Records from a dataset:
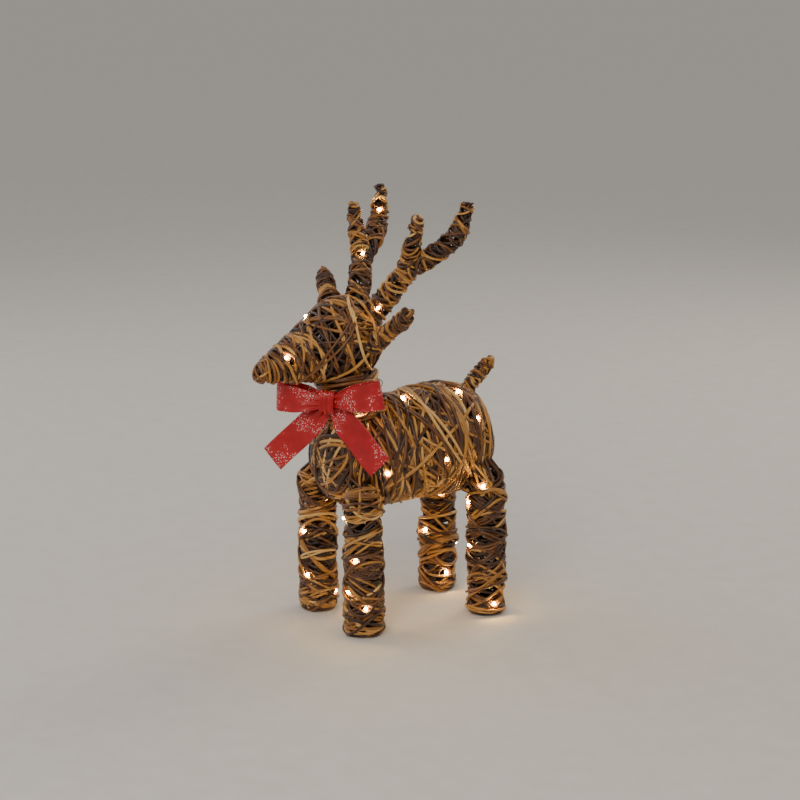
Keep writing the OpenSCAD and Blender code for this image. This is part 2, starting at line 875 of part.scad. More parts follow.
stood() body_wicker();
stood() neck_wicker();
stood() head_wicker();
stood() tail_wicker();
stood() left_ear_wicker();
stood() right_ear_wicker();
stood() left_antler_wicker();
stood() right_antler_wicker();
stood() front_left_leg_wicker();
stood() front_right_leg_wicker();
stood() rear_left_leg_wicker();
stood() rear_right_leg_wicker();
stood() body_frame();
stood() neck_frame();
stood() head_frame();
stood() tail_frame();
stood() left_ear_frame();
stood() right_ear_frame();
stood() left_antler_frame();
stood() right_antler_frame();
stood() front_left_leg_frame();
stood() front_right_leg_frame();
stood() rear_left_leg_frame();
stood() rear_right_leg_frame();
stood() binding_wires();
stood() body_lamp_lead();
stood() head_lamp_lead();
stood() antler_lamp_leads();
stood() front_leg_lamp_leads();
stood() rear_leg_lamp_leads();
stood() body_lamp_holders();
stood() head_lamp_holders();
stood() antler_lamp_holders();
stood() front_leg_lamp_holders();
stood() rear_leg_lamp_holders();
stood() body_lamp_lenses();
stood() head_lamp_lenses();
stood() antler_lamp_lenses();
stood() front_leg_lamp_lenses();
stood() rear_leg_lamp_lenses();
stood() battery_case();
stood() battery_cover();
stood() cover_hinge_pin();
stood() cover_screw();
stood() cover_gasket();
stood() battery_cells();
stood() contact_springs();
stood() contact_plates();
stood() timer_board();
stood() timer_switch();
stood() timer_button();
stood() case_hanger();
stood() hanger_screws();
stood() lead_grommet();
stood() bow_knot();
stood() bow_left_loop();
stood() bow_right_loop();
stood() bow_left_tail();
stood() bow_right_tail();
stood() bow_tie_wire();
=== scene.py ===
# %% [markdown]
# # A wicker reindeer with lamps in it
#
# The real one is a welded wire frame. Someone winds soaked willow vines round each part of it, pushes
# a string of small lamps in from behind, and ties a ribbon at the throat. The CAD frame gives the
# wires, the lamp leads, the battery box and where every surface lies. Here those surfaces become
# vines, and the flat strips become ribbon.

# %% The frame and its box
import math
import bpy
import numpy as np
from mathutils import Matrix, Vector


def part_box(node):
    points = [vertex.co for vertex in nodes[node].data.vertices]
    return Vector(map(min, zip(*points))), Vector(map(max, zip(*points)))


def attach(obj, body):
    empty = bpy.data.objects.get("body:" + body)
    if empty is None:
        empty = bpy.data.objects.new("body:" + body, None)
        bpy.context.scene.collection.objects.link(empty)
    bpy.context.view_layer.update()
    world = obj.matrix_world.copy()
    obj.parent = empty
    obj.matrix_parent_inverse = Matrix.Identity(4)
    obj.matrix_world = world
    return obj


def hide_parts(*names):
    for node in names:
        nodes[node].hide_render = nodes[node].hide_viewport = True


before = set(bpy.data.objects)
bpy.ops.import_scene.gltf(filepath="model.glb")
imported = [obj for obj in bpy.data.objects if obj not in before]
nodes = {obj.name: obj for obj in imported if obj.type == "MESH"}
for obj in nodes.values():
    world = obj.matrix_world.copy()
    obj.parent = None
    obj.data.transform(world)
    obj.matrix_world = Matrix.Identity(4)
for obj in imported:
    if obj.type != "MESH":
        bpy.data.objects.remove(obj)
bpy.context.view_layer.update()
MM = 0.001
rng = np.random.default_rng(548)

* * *

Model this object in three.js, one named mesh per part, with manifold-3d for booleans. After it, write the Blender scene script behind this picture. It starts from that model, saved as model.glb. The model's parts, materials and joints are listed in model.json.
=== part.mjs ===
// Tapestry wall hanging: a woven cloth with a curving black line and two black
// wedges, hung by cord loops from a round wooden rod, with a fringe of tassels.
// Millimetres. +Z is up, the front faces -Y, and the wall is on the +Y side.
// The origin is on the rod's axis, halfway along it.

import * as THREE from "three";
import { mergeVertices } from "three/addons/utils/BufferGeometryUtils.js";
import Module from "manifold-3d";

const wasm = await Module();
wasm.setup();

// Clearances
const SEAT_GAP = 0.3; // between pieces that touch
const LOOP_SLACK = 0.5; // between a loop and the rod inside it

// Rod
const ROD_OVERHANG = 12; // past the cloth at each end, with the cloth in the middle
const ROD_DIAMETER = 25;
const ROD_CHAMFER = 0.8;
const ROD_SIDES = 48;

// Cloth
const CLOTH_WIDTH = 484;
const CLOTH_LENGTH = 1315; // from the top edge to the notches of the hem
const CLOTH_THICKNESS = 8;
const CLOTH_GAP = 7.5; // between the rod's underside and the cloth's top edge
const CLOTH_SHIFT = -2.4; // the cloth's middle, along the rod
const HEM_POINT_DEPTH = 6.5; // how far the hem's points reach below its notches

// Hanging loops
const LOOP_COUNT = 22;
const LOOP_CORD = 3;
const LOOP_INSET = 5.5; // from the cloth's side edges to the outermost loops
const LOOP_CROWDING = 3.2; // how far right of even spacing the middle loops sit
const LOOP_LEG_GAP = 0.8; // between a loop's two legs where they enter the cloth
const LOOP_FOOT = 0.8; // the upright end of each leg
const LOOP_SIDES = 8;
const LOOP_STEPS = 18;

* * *

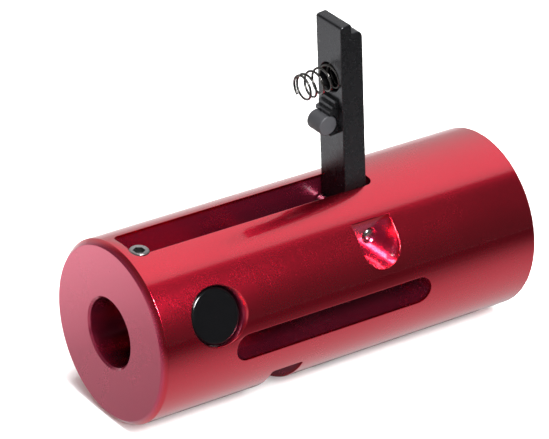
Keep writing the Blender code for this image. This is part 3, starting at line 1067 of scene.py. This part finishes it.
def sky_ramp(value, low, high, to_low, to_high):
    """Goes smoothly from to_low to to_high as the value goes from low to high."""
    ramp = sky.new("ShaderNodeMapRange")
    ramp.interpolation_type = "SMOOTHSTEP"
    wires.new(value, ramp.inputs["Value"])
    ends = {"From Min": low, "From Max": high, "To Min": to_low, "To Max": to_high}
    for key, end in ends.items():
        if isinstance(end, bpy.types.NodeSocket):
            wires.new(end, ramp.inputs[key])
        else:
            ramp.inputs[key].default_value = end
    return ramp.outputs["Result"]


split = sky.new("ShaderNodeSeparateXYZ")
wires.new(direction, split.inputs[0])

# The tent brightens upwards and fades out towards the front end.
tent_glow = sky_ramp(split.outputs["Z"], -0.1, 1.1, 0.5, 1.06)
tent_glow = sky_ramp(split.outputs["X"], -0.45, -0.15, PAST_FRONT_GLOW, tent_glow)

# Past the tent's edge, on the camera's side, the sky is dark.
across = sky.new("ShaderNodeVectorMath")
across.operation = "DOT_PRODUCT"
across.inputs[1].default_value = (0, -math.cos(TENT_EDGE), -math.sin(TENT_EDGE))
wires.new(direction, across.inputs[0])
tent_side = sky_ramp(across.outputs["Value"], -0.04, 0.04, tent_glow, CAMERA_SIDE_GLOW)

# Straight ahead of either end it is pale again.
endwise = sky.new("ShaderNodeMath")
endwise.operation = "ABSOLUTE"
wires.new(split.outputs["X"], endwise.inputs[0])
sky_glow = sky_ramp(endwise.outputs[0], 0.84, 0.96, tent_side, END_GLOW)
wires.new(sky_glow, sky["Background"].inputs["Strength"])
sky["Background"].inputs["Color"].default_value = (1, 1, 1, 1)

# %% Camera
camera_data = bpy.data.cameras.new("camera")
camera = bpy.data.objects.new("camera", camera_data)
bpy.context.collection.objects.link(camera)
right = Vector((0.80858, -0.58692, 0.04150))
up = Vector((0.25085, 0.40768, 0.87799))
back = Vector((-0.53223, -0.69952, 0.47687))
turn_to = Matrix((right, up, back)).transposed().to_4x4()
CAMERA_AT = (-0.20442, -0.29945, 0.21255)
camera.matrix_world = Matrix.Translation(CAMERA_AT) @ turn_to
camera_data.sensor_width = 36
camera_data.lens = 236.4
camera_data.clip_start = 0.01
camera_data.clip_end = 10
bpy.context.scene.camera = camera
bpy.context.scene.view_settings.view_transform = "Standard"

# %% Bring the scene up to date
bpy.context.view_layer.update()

Required task: From the records above, give again exactly the lines running from the line with "stood() bow_right_loop();" to the line with "imported = [obj", inclusive.

Answer:
stood() bow_right_loop();
stood() bow_left_tail();
stood() bow_right_tail();
stood() bow_tie_wire();
=== scene.py ===
# %% [markdown]
# # A wicker reindeer with lamps in it
#
# The real one is a welded wire frame. Someone winds soaked willow vines round each part of it, pushes
# a string of small lamps in from behind, and ties a ribbon at the throat. The CAD frame gives the
# wires, the lamp leads, the battery box and where every surface lies. Here those surfaces become
# vines, and the flat strips become ribbon.

# %% The frame and its box
import math
import bpy
import numpy as np
from mathutils import Matrix, Vector


def part_box(node):
    points = [vertex.co for vertex in nodes[node].data.vertices]
    return Vector(map(min, zip(*points))), Vector(map(max, zip(*points)))


def attach(obj, body):
    empty = bpy.data.objects.get("body:" + body)
    if empty is None:
        empty = bpy.data.objects.new("body:" + body, None)
        bpy.context.scene.collection.objects.link(empty)
    bpy.context.view_layer.update()
    world = obj.matrix_world.copy()
    obj.parent = empty
    obj.matrix_parent_inverse = Matrix.Identity(4)
    obj.matrix_world = world
    return obj


def hide_parts(*names):
    for node in names:
        nodes[node].hide_render = nodes[node].hide_viewport = True


before = set(bpy.data.objects)
bpy.ops.import_scene.gltf(filepath="model.glb")
imported = [obj for obj in bpy.data.objects if obj not in before]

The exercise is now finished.